General Growth Properties (GGP) is a real estate investment trust with a 15B market cap that emerged from bankruptcy at the end of 2010 and has Bill Ackman/Pershing Square as an influential investor. Directly coming out of bankrupcy the company spun off Howard Hughes Corporation (HHC). The idea was that GGP contains the developed cash flow producing malls in a REIT structure, while HHC contains undeveloped assets and other types of real estate such as master planned communities.
HHC has Bill Ackman as chairman, has a lot of insider ownership and the new CEO bought $15M of warrants when he joined the company. T2 values the company in this presentation between $77 and $141/share while the current price is $52. Maybe I’m going to do another write-up on HHC in the future, it’s also interesting, but the focus of this post is going to be on Rouse Properties. It’s a more recent spin off from GGP (spin off date was 12 January 2012). RSE is going to be an REIT and it contains 30 Class B malls located all over the USA. The B-malls have worse metrics such as tenant sales per square foot and occupancy rates than the other properties inside GGP, resulting in potentially improved public market valuation metrics for GGP post spin-off. A company presentation about the Rouse Properties spin-off can be found here.
Share holders of GGP have received just 0.0375 shares of RSE for every GGP share, creating a classic spin-off situation were existing holders might decide to dump the new insignificant position. And there is some indication that that might be the case. The company is currently trading at roughly $12/share while it has planned a rights offering at $15/share to raise 200M in capital to redevelop and refresh properties. The rights offering will be back stopped by Brookfield Asset Management, a big asset management company that owns a 37.2% of GGP and as a result an equally big part of RSE. Brookfield has a lot of experience in real estate and would presumably not agree to backstop a $200M rights offering for just a $6M fee if it didn’t think the company wouldn’t be worth $15/share. Rights offerings are usually done at a discount to fair value to create an incentive to participate.
Valuation
Valuing real estate is not exactly my core competency (that’s arguably true for most things on this blog by the way!), but the easiest way to value real estate is by looking at the cap rate: the expected yield a property will generate after subtracting operating costs and assuming it would be bought without leverage. If a fair yield for some property for example would be 10%, and the property would be generating 100.000 of income a year the value of the property would be 1 million. The previously linked company presentation contains indicative equity values based on the 2010 financials and cap rates between 7.5 and 8.5 percent.
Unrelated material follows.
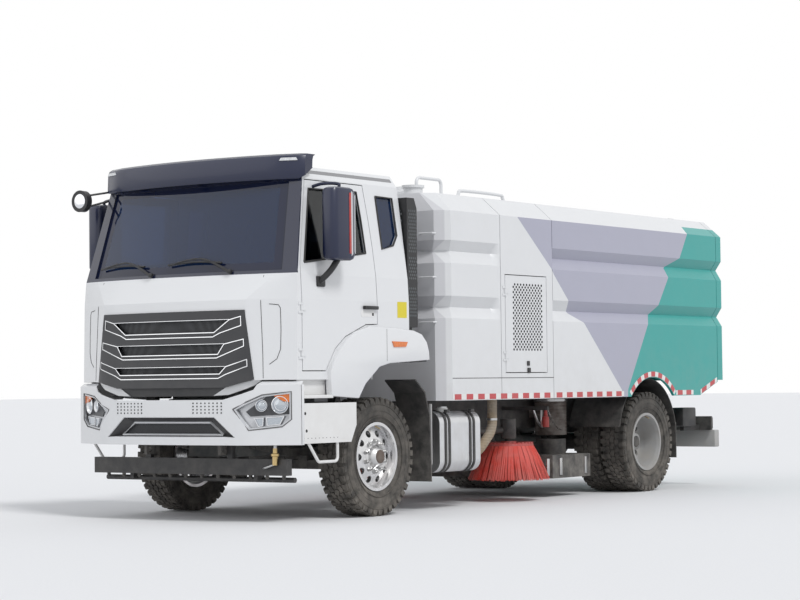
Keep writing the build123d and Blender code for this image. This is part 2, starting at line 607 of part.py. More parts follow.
HINGE_LEVELS = (1400.0, 1780.0)
FLOOR_T = 60.0
GRILLE_HOLE = [(-770, 1150), (-862, 1200), (-778, 1750), (778, 1750), (862, 1200), (770, 1150)]
with BuildPart() as cab_shell:
    add(cab_outer.part)
    cab_solid(CAB_WALL, low=CAB_FLOOR, high=CAB_ROOF - CAB_WALL, mode=Mode.SUBTRACT)
    # open space below the floor for the engine
    block(-1205 + CAB_WALL, 1205 - CAB_WALL, FA - 1290, CAB_BACK - 30, CAB_LOW - 5, CAB_FLOOR - FLOOR_T,
          mode=Mode.SUBTRACT)
    # wheel arches through the skirts
    for side in (1, -1):
        arch = ARCH_LINE + [(CAB_BACK + 300, CAB_LOW - 200), (FA - 354, CAB_LOW - 200)]
        prism_x(arch, min(side * 800, side * 1300), max(side * 800, side * 1300), mode=Mode.SUBTRACT)
    # windscreen, quarter windows, grille opening and doorways
    prism_y(SCREEN, FA - 1500, FA - 700, mode=Mode.SUBTRACT)
    prism_x(QUARTER, -1400, 1400, mode=Mode.SUBTRACT)
    prism_y(GRILLE_HOLE, FA - 1500, FA - 1250, mode=Mode.SUBTRACT)
    add(door_cut.part, mode=Mode.SUBTRACT)
    for side in (1, -1):
        for z in HINGE_LEVELS:
            hinge_fixed(side * DOOR_HINGE_X, DOOR_HINGE_Y, z, side)
        # tilt lugs below the floor with their bores
        x = side * (RAIL_X - 5)
        block(x - 30, x + 30, TILT_Y - 26, TILT_Y + 60, TILT_Z, CAB_FLOOR - FLOOR_T)
        rod_x(x - 30, x + 30, TILT_Y, TILT_Z, 28)
        rod_x(x - 31, x + 31, TILT_Y, TILT_Z, 15 + SEAT, mode=Mode.SUBTRACT)
keep(cab_shell, "cab_shell")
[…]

I created a quick excel sheet that gives us a equity value based on the most recent “Core NOI” (approx. 150M this year, down from 160M last year), various cap rates, subtracting the debt and adding back the cash that’s going to be raised.If we would assume that the range of cap rates that the company is using is reasonable it would imply that the equity is worth between $17 and 21$ per share: significantly more than the current $12 share price. Problem is that the company has a lot of debt and the valuation is quite sensitive to changes in cap rate or core net operating income (Core NOI). A cap rate around 8 percent seems pretty reasonable. GGP itself is currently trading for a bit less than 7 percent, but it also has higher quality properties so it deserves to trade at a lower cap rate.
Another valuation check is to look at the book value of the real estate. The Form 10 filled before the spin-off contains the following table with balance sheet data:If we would take the investments in real estate at cost value/total assets as valuation, add the $200M in cash that is going to be raised and divide by the number of shares out standing post rights issue we get a share price of $13.3. Not as high as the valuation based on cap rate, but still above the current market price.
Conclusion
Although RSE seems at the moment under valued, part of the under valuation is also the leverage at work. If we would assume an 8% cap rate the total real estate value is 1875M while the market is currently valuing it at 1560M: a discount of 17%. Because of the leverage this translates to a 43% discount in the share price, but the fundamental margin of safety is the underlying 17% discount.
The value of real estate is less volatile than that of other asset classes and therefore having a relative high amount of leverage is not that problematic. A 65% LTV ratio is very common in commercial real estate, and buying real estate post the 2008 financial crisis in the USA doesn’t sound that bad. But before making any decision to buy or not I’m going to take a look at some other real estate companies, and figure out if there are better alternatives and if the leverage is acceptable to me or not. What do you think?
Disclosure
None, but might initiate a position.